OTOH there are websites who receive a small amount of visits, but make revenues based on the amount of people subscribing to the content (the textbook example is OF, people there can get from a handful of subscriber what others earn from hundreds of thousands of views on YT or the like)

so basically monitoring your revenues works better than constantly optimizing for views, in the latter case you are optimizing for the wrong thing

I know a lot of people who sell online that do not use analytics at all, except for coarse grained ones like number of subscriptions/number of items sold/how many email they receive about something they published or messages from social platforms etc.

that's been true in my experience through almost 30 years of interacting and helping publishing creative content online and offline (books, records, etc)

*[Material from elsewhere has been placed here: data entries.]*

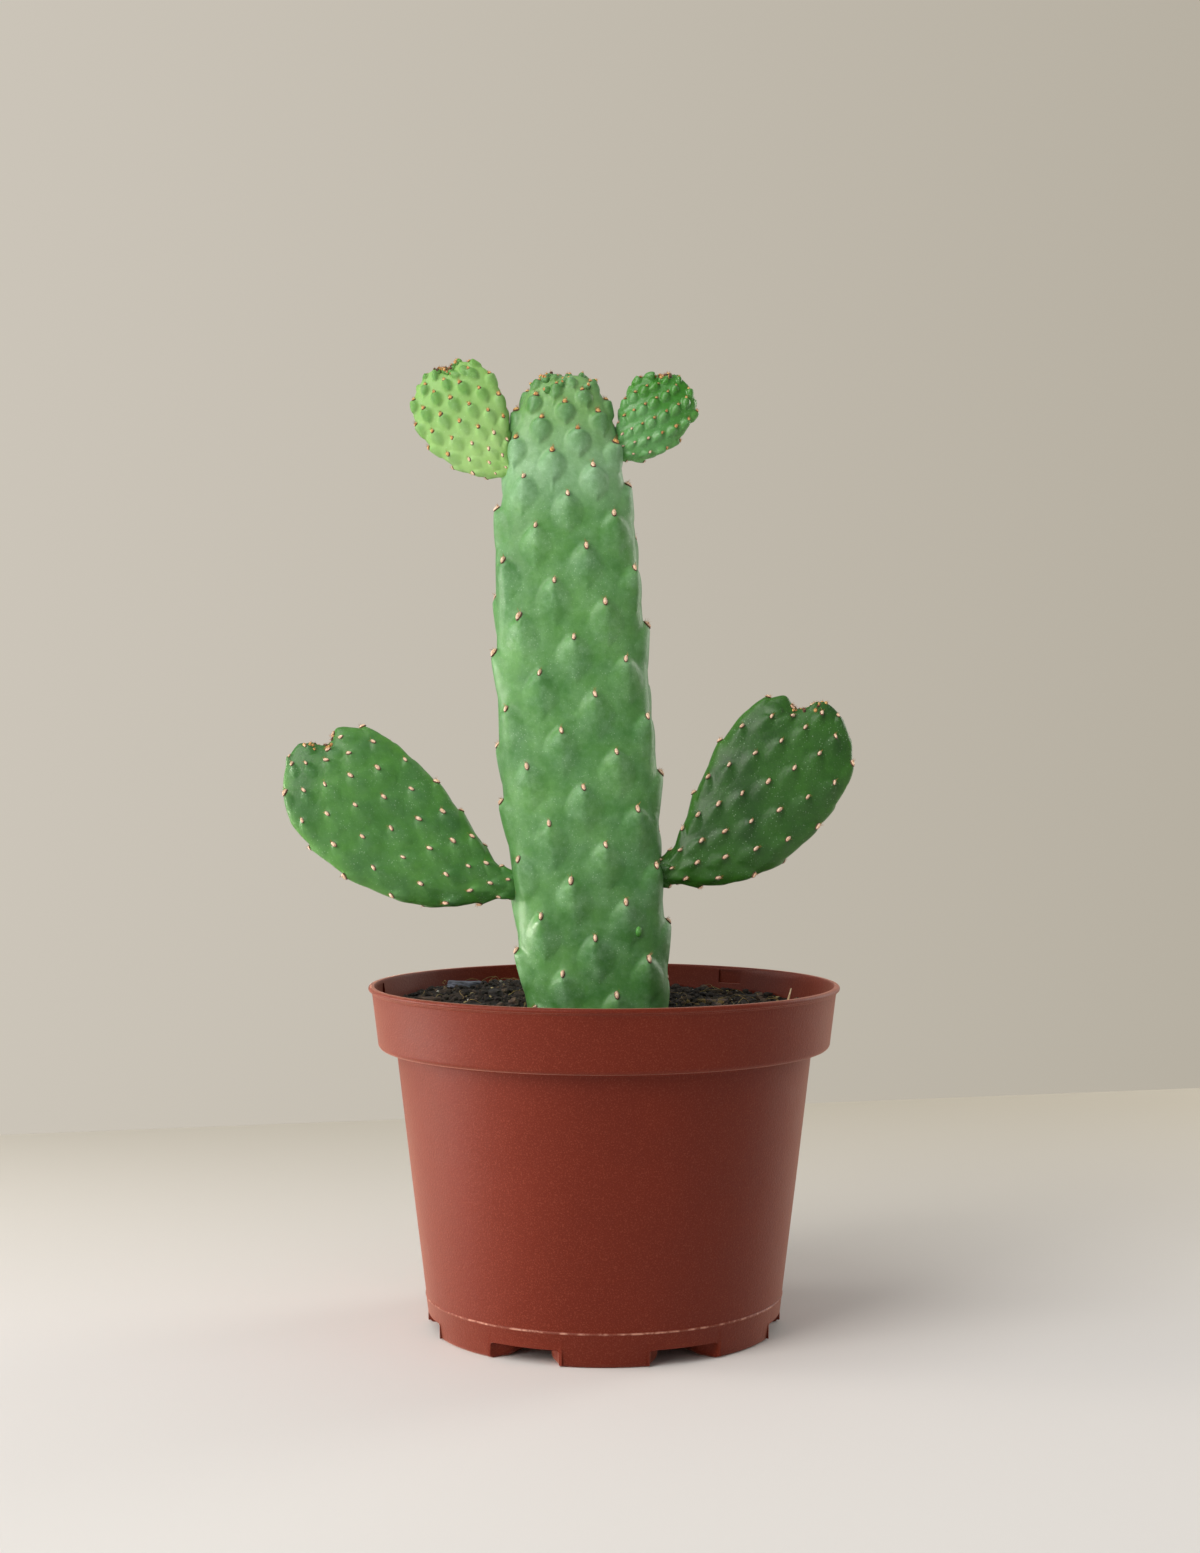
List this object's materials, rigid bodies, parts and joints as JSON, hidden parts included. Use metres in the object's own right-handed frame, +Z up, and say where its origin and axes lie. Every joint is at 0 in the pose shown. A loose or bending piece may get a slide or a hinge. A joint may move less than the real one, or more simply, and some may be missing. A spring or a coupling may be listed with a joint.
{
  "type": "potted paddle cactus",
  "caption": "Young paddle cactus: a tall club-shaped stem pad with side pads, rooted in mix in a tapered terracotta-coloured plastic nursery pot with a collared rim.",
  "frame": {"origin": "centre of the pot's flat underside, on the surface that the pot stands on", "axes": "+Z up along the pot's axis; the broad front faces of the pads look towards -Y, +X to the right seen from the front"},
  "size_m": [0.1824, 0.15, 0.3066],
  "materials": {
    "pot_plastic": "matte moulded polypropylene, brick red-brown with a fine speckle",
    "stem_skin": "satin waxy plant skin with a pale bloom and tan areoles",
    "young_skin": "glossy young plant skin, yellow-green",
    "potting_mix": "dark damp peat and composted bark",
    "root_bark": "dry fibrous root bark",
    "bark": "rough composted bark"
  },
  "bodies": {
    "root": {"pot": "pot_plastic", "soil": "potting_mix", "roots": "root_bark", "main_stem": "stem_skin", "lower_left_pad": "stem_skin", "lower_right_pad": "stem_skin", "upper_left_pad": "young_skin", "upper_right_pad": "young_skin", "bark_chip_01": "bark", "bark_chip_02": "bark", "bark_chip_03": "bark", "bark_chip_04": "bark", "bark_chip_05": "bark", "bark_chip_06": "bark", "bark_chip_07": "bark", "bark_chip_08": "bark", "bark_chip_09": "bark", "bark_chip_10": "bark", "bark_chip_11": "bark", "bark_chip_12": "bark"}
  },
  "joints": []
}
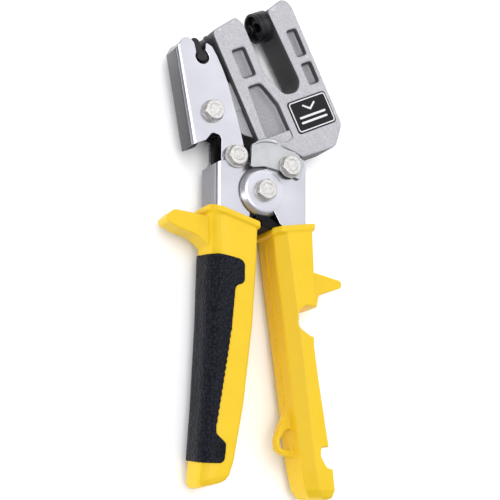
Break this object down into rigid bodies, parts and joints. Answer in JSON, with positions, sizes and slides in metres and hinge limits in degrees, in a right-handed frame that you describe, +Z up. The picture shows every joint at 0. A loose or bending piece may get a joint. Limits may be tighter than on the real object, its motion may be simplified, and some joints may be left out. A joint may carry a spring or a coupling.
{
  "type": "stud crimper",
  "caption": "Punch-lock pliers for light steel framing: slotted cast head with punch and die, pressed rocker and linkage, plastic grips with soft inlay and finger guards.",
  "frame": {"origin": "centre of the bounding box, on the surface the tool lies on, handles closed", "axes": "+Y from the grips towards the head, +X across the handles towards the die side, +Z up out of the front face"},
  "size_m": [0.0998, 0.262, 0.0322],
  "materials": {
    "casting": "sand-blasted cast aluminium, light grey",
    "chrome_steel": "bright zinc plated pressed steel",
    "zinc_bolt": "zinc plated fasteners",
    "black_steel": "blackened hardened steel",
    "plate_black": "gloss black enamel plate",
    "plate_rim": "raised white rim",
    "bronze": "bronze bush",
    "yellow_plastic": "yellow moulded plastic",
    "black_rubber": "pebbled black soft inlay",
    "spring_steel": "oiled spring wire"
  },
  "bodies": {
    "right_handle": {"right_channel": "chrome_steel", "hub_boss": "chrome_steel", "main_bolt": "zinc_bolt", "main_nut": "zinc_bolt", "head_pivot_bolt": "zinc_bolt", "head_pivot_nut": "zinc_bolt", "head_spacer": "zinc_bolt", "right_grip": "yellow_plastic", "stop_block": "black_rubber"},
    "left_handle": {"left_channel": "chrome_steel", "left_grip": "yellow_plastic", "left_grip_inlay": "black_rubber", "link_bolt": "zinc_bolt", "link_nut": "zinc_bolt", "link_washer": "zinc_bolt", "link_spacer": "zinc_bolt", "main_sleeve": "bronze", "return_spring": "spring_steel"},
    "head": {"head_casting": "casting", "nameplate": "plate_black", "nameplate_border": "plate_rim", "die_holder": "black_steel", "die_insert": "black_steel", "die_screw": "black_steel", "punch_guide": "bronze", "head_pivot_bush": "bronze"},
    "rocker": {"rocker_channel": "chrome_steel", "rocker_bar": "black_rubber", "rocker_bolt": "zinc_bolt", "rocker_nut": "zinc_bolt", "rocker_washer_front": "zinc_bolt", "rocker_washer_back": "zinc_bolt"},
    "punch_slide": {"punch": "black_steel", "punch_tail": "black_steel"},
    "latch": {"latch_plate": "chrome_steel"}
  },
  "joints": [
    {"name": "handle_fold", "type": "hinge", "parent": "right_handle", "child": "left_handle", "pos_m": [0.00148, 0.0226, 0.014], "axis": [0, 0, -1], "range_deg": [0, 16]},
    {"name": "head_swing", "type": "hinge", "parent": "right_handle", "child": "head", "pos_m": [0.01468, 0.0365, 0.014], "axis": [0, 0, 1], "range_deg": [0, 0.9]},
    {"name": "rocker_swing", "type": "hinge", "parent": "head", "child": "rocker", "pos_m": [-0.02582, 0.0623, 0.014], "axis": [0, 0, 1], "range_deg": [0, 14.6]},
    {"name": "punch_travel", "type": "slide", "parent": "head", "child": "punch_slide", "axis": [-0.8988, -0.4384, 0], "range_m": [0, 0.0073]},
    {"name": "latch_swing", "type": "hinge", "parent": "right_handle", "child": "latch", "pos_m": [0.01468, 0.0365, 0.014], "axis": [0, 0, -1], "range_deg": [0, 50]}
  ],
  "couplings": [
    {"joint": "head_swing", "follows": "handle_fold", "ratio": 0.055},
    {"joint": "rocker_swing", "follows": "handle_fold", "ratio": 0.908},
    {"joint": "punch_travel", "follows": "handle_fold", "m_per_rad": 0.02606}
  ]
}
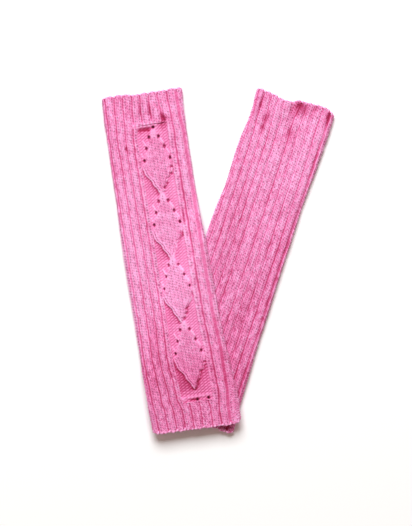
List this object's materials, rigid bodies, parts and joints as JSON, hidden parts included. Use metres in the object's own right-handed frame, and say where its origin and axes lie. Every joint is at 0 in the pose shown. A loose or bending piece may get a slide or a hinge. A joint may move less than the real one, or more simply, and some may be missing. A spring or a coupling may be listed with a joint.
{
  "type": "pair of leg warmers",
  "caption": "Hand-knitted ribbed leg warmers with a leaf lace panel, lying flat in a V, one across the other's lower end.",
  "frame": {"origin": "under the middle of the pair's outline, on the surface that it lies on", "axes": "+Y towards the two top mouths, at the open end of the V; +Z up, out of the surface; +X to the right as seen from above with +Y up"},
  "size_m": [0.2782, 0.4154, 0.0175],
  "materials": {
    "pink_rib_knit": "matt, softly haired wool rib",
    "pink_lace_knit": "matt, softly haired wool lace"
  },
  "bodies": {
    "root": {"front_leg_tube": "pink_rib_knit", "front_leg_lace_panel": "pink_lace_knit", "rear_leg_tube": "pink_rib_knit", "rear_leg_lace_panel": "pink_lace_knit"}
  },
  "joints": []
}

> people will come because they like what you do, not because you do the things they like (sounds like the same thing, but it isn't)

This isn’t true for all channels. The current state of search requires you to adapt your content to what people are looking for. Social channels are as you’ve said.

It doesn’t matter how you want to slice it. Understanding how many people are coming to your website, from where and what they’re looking at is valuable.

I agree the “end metric” is whatever actually drives the revenue. But number of people coming to a website can help tune that.

emails revived or messages on social media are just another analytic and filling that same need as knowing pages hits. and somehow these people are vega analytics junkies instead of mainlining page hits. your unconvincing in the argument for "analytics are not needed"
they are not collected without user consent or knowledge though.

you chose to send an email or to buy a product or a subscription, which is different from being tracked.

it's still a metric, but has an higher value.

it's people genuinely interested in what you offer.